María Luisa Algarra “was educated first at local schools, then studied at the University Autonomous of Barcelona. At age Twenty she received her law degree, a rather uncommon occurrence for a woman at the time.” [1] She emigrated to France at the end of the Spanish Civil War (1936–1939). There she aided the resistance movement during the Second World War, an effort that resulted in her three-year internment in the Vernet concentration camp. Upon her release, she left Europe to permanently live in Mexico where she met José Reyes Mesa, the famous painter, whom she married and with whom she had two daughters, Reyes and Fernanda. She had a close friendship with a fellow playwright, the Mexican Emilio Carballido, who described Algarra as “asombrosa…atractiva…alta, altísima” (astonishing…attractive…tall, very tall).[2] She died in 1957 at the age of 41.

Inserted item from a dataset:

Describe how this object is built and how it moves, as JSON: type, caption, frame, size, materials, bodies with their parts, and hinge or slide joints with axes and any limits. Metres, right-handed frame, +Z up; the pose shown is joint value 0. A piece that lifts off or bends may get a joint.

Algarra was best known as a playwright, although she also wrote movie and television scripts and radio novels (arguably having most financial success in the film industry). As well as her original work, she also wrote theatre adaptations of Cervantes’ La Cueva de Salamanca and Juan Ruiz’ La verdad sospechosa. While many of her plays were produced during her lifetime, her texts were not published until after her death. Individual plays were featured in a variety of theatre publications, and a complete anthology was published by Universidad Veracruz, a Mexican Publishing House, in 2008. Her plays often feature a female protagonist and treat a variety of themes, including the situation of women in society, familial conflict, friendship, exile, and love, and Algarra treats many of these concepts from a psychological perspective. Some of her works deal with issues specific to Mexico or her own experience in exile, while others feature universally-applicable issues.

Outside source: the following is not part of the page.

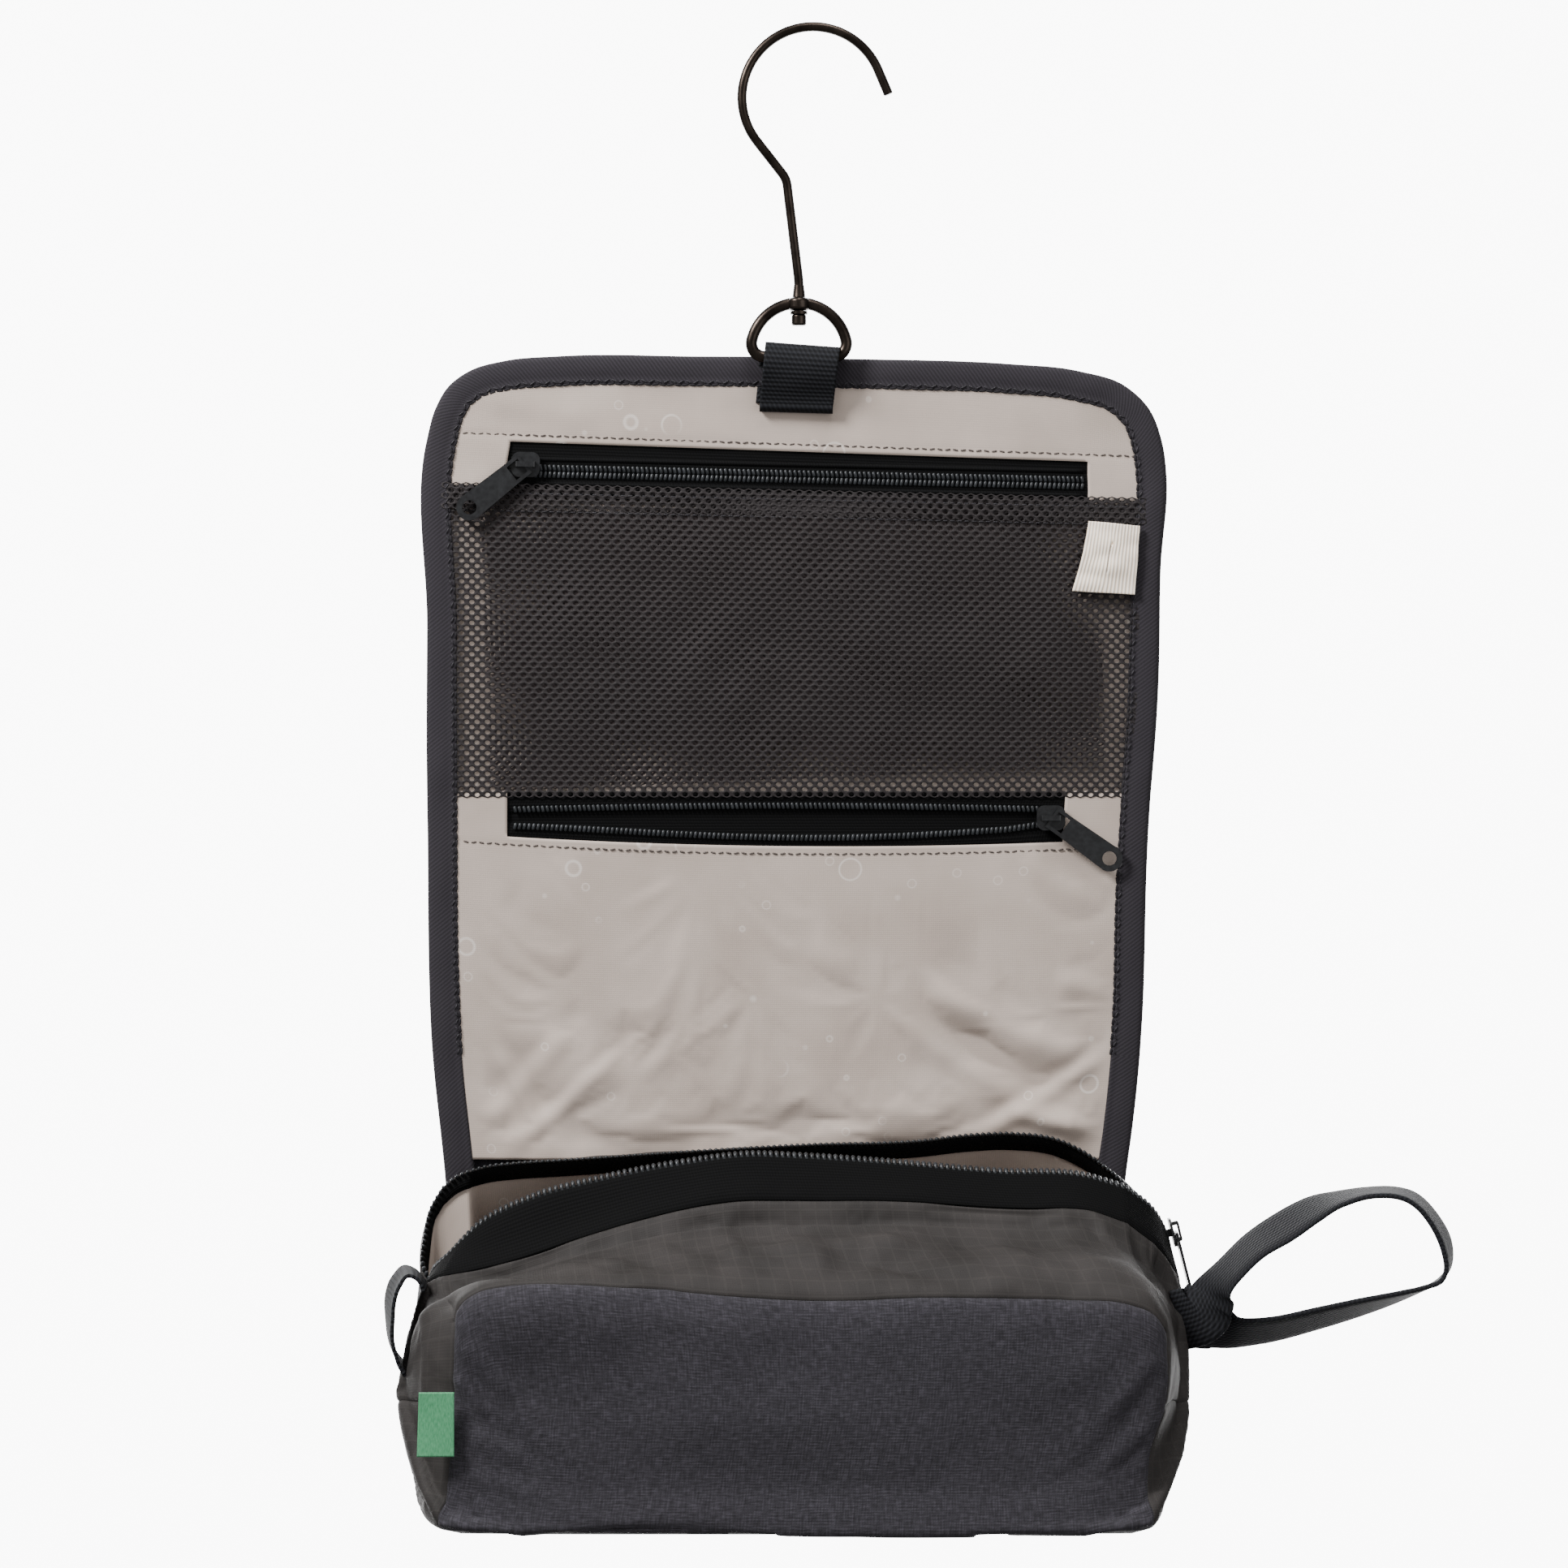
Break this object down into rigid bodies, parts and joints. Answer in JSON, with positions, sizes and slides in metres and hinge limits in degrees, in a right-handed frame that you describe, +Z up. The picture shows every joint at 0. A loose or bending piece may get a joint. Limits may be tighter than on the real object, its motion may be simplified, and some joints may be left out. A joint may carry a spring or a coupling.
{
  "type": "hanging toiletry bag",
  "caption": "Fold-out hanging toiletry bag with swivel wire hook, two zip pockets on the flap, a zipped wash pouch and a wrist strap",
  "frame": {"origin": "the point of the hook that rests on a rail: the inside top of its round bend", "axes": "+Z up, +X to the right seen from the front, the open front of the bag faces -Y"},
  "size_m": [0.3528, 0.0864, 0.4952],
  "materials": {
    "gunmetal": "smoked dark nickel plating on steel wire, satin",
    "binding_tape": "charcoal twill bias tape",
    "shell_melange": "charcoal melange polyester",
    "gusset_ripstop": "warm grey ripstop polyester, slight sheen",
    "lining_taffeta": "taupe polyester taffeta",
    "pocket_mesh": "black polyester knitted mesh",
    "black_webbing": "black woven webbing",
    "zip_tape": "black woven zip tape",
    "zip_coil": "black nylon coil",
    "zip_metal": "black lacquered zinc casting",
    "foam": "thin white polyester padding",
    "cream_grosgrain": "cream grosgrain ribbon",
    "label_green": "green satin label, plain"
  },
  "bodies": {
    "hook": {"hook_wire": "gunmetal", "swivel_washer": "gunmetal", "swivel_button": "gunmetal"},
    "ring": {"d_ring": "gunmetal"},
    "flap_upper": {"hanger_webbing": "black_webbing", "binding_upper": "binding_tape", "flap_outer_upper": "shell_melange", "flap_foam_upper": "foam", "pocket_backing": "lining_taffeta", "lining_top_band": "lining_taffeta", "upper_zip_tapes": "zip_tape", "upper_zip_coils": "zip_coil", "upper_zip_end_strips": "lining_taffeta", "mesh_pocket": "pocket_mesh", "mesh_divider": "pocket_mesh", "cream_tab": "cream_grosgrain", "lower_zip_tapes": "zip_tape", "lower_zip_coils": "zip_coil", "lower_zip_end_strips": "lining_taffeta", "lining_fold_strip": "lining_taffeta"},
    "flap_lower": {"binding_lower": "binding_tape", "flap_outer_lower": "shell_melange", "flap_foam_lower": "foam", "lining_lower": "lining_taffeta"},
    "pouch": {"front_panel": "shell_melange", "top_gusset": "gusset_ripstop", "rear_top_strip": "gusset_ripstop", "side_gusset_left_upper": "gusset_ripstop", "side_gusset_left_lower": "gusset_ripstop", "side_gusset_right_upper": "gusset_ripstop", "side_gusset_right_lower": "gusset_ripstop", "base_panel": "shell_melange", "back_panel": "shell_melange", "pouch_lining": "lining_taffeta", "main_zip_tape_front": "zip_tape", "main_zip_tape_rear": "zip_tape", "main_zip_coil_front": "zip_coil", "main_zip_coil_rear": "zip_coil", "side_loop_left": "black_webbing", "side_label": "label_green"},
    "wrist_strap": {"wrist_strap": "black_webbing"},
    "upper_slider": {"upper_zip_slider": "zip_metal"},
    "upper_pull": {"upper_zip_pull": "zip_metal"},
    "lower_slider": {"lower_zip_slider": "zip_metal"},
    "lower_pull": {"lower_zip_pull": "zip_metal"},
    "main_slider": {"main_zip_slider": "zip_metal"},
    "main_pull": {"main_zip_pull": "zip_metal"}
  },
  "joints": [
    {"name": "hook_swivel", "type": "hinge", "parent": "hook", "child": "ring", "pos_m": [-0.0047, 0, -0.0916], "axis": [0, 0, 1], "continuous": true},
    {"name": "ring_pivot", "type": "hinge", "parent": "ring", "child": "flap_upper", "pos_m": [-0.0047, 0, -0.1092], "axis": [1, 0, 0], "range_deg": [-85, 85]},
    {"name": "flap_fold", "type": "hinge", "parent": "flap_upper", "child": "flap_lower", "pos_m": [-0.0047, 0.0035, -0.293], "axis": [1, 0, 0], "range_deg": [-85, 0]},
    {"name": "pouch_fold", "type": "hinge", "parent": "flap_lower", "child": "pouch", "pos_m": [-0.0047, 0.0035, -0.3721], "axis": [1, 0, 0], "range_deg": [-85, 0]},
    {"name": "strap_swing", "type": "hinge", "parent": "pouch", "child": "wrist_strap", "pos_m": [0.124, -0.038, -0.426], "axis": [0, 0, -1], "range_deg": [-25, 60]},
    {"name": "upper_zip_run", "type": "slide", "parent": "flap_upper", "child": "upper_slider", "axis": [0.9996, 0, -0.0297], "range_m": [0, 0.18]},
    {"name": "upper_pull_lift", "type": "hinge", "parent": "upper_slider", "child": "upper_pull", "pos_m": [-0.09716, 0.0013, -0.14517], "axis": [-0.6225, 0, 0.7826], "range_deg": [0, 95]},
    {"name": "lower_zip_run", "type": "slide", "parent": "flap_upper", "child": "lower_slider", "axis": [1, 0, 0], "range_m": [-0.175, 0]},
    {"name": "lower_pull_lift", "type": "hinge", "parent": "lower_slider", "child": "lower_pull", "pos_m": [0.0807, 0.0013, -0.264], "axis": [-0.5835, 0, -0.8121], "range_deg": [0, 95]},
    {"name": "main_zip_run", "type": "slide", "parent": "pouch", "child": "main_slider", "axis": [-0.2425, 0, 0.9701], "range_m": [0, 0.02]},
    {"name": "main_pull_lift", "type": "hinge", "parent": "main_slider", "child": "main_pull", "pos_m": [0.12019, -0.02, -0.40136], "axis": [0, -1, 0], "range_deg": [0, 95]}
  ]
}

Algarra’s plays were generally well received by her contemporaries. In 1935 she received the Concursal Teatral Universitario award from the Universidad Autónoma in Barcelona for her first play, Judith, which was written in Catalan, and in 1954 she earned the “máximo reconocimento en el teatro mexicano” (the maximum recognition in Mexican theatre)[3] when she won the award at the Concurso de Grupos Teatrales del Distrito Federal (Mexico City Theatre Conference) for her play Los años de prueba. It is of note that the aforementioned prize is awarded to a play that should be “de autor mexicano, escrita con posterioridad al año 1917, y tratar un problema mexicano” (by a Mexican author, written after 1917, and about a Mexican problem).[4] Los años de prueba also won the INBA and Juan Ruiz de Alarcon awards, the latter for the best play of 1954.

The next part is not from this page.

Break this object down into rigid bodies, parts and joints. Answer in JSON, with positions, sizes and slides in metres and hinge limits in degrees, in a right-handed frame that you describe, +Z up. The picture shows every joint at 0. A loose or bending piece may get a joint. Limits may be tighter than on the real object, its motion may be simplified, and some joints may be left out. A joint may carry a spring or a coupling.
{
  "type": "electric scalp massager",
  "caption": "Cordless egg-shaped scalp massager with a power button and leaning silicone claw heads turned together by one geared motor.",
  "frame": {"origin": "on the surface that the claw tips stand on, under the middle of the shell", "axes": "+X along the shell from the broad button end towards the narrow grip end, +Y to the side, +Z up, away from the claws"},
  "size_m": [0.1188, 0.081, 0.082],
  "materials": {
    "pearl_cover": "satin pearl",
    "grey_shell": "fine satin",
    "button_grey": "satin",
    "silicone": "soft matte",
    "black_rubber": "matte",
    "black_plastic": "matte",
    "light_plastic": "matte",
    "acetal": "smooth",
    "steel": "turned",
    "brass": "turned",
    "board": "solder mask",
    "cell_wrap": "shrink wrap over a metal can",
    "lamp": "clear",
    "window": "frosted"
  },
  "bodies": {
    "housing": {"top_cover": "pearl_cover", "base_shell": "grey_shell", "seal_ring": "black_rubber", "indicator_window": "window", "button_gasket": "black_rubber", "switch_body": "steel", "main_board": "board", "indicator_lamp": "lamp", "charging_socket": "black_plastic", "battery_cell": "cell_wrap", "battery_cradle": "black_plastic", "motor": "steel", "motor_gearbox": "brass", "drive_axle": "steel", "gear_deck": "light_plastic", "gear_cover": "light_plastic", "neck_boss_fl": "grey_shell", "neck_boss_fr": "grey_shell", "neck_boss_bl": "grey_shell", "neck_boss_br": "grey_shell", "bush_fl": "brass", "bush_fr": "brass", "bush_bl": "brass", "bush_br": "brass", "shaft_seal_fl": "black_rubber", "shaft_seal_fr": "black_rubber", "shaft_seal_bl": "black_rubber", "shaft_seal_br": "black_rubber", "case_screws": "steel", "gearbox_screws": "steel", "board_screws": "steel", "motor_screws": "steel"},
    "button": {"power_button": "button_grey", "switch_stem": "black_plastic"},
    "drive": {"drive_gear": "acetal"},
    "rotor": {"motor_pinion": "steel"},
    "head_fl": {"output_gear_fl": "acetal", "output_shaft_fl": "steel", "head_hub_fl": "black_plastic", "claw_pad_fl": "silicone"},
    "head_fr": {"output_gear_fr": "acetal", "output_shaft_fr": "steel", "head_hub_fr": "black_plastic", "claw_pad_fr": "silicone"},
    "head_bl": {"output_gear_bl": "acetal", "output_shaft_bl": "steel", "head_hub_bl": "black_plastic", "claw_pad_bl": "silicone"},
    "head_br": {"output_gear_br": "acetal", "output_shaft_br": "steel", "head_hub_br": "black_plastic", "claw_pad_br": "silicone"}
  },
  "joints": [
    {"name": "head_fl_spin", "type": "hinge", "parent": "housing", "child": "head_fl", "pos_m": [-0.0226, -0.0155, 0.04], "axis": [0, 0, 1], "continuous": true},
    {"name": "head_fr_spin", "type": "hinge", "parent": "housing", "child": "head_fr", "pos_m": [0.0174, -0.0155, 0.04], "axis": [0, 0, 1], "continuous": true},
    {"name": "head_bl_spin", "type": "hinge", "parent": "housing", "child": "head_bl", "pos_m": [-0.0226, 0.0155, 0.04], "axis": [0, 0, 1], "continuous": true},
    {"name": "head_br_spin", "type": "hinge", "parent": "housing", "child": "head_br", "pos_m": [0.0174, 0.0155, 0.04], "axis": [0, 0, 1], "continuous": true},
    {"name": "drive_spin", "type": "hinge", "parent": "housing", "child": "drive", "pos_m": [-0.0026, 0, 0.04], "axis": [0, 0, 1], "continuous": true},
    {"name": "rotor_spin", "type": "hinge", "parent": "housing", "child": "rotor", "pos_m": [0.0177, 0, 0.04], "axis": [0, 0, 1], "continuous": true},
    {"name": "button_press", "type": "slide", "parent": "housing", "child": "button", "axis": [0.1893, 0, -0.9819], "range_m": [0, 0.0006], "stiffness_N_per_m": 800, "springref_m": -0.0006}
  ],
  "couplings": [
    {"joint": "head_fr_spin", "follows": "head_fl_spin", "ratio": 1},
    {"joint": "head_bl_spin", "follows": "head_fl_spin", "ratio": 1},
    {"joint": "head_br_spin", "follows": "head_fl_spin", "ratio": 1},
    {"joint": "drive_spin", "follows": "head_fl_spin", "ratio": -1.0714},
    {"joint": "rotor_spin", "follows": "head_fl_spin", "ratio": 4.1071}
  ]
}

Her work has not been the focus of a great amount of literary criticism, but recently has garnered slightly increased attention. Carballido, in his prologue to Algarra’s complete works anthology affirms that “las obras de teatro…siguen brillantes y actuales” (the plays continue to be brilliant and currently relevant);[5] while other critics are not quite as complimentary. In the Algarra entry in the reference book Teatro español [de la A a la Z], by Javier Huerta Clavo, Emilio Peral Vega and Hector Urzáiz Tortajada, several of her plays are mentioned, and then the authors refer to “[t]ítulos posteriores…donde insiste en sus ideas antiburguesas y revolucionarias con un plantamiento formal demasiado maniqueo y discursivo” (later titles where [Algarra] insists on her anti-bourgeois and revolutionary ideas with an overly manichaeistic and overly discursive formal approach).[6] Juan Pablo Heras González takes a more balanced approach, praising “el ingenio de sus diálogos” (the ingenuity of her dialogues)[7] and “la densidad psicológica” (the psychological density)[8] of the characters but also concedes that “ninguna de sus obras alcanza la perfección” (none of her works achieves perfection). He laments that Algarra died when “lo mejor de su obra estaba por llegar” (the best of her work was yet to come) and claims that “logró una presencia escénica en México muy superior, que hubiera constituido una de las mayores influencias del exilio teatral español en México, de no haberse interrumpido tan pronto su vida” (she achieved a superior stage presence in Mexico that would have constituted one of the greatest influences on Spanish theatre of exile in Mexico had her life not been interrupted so early).[9]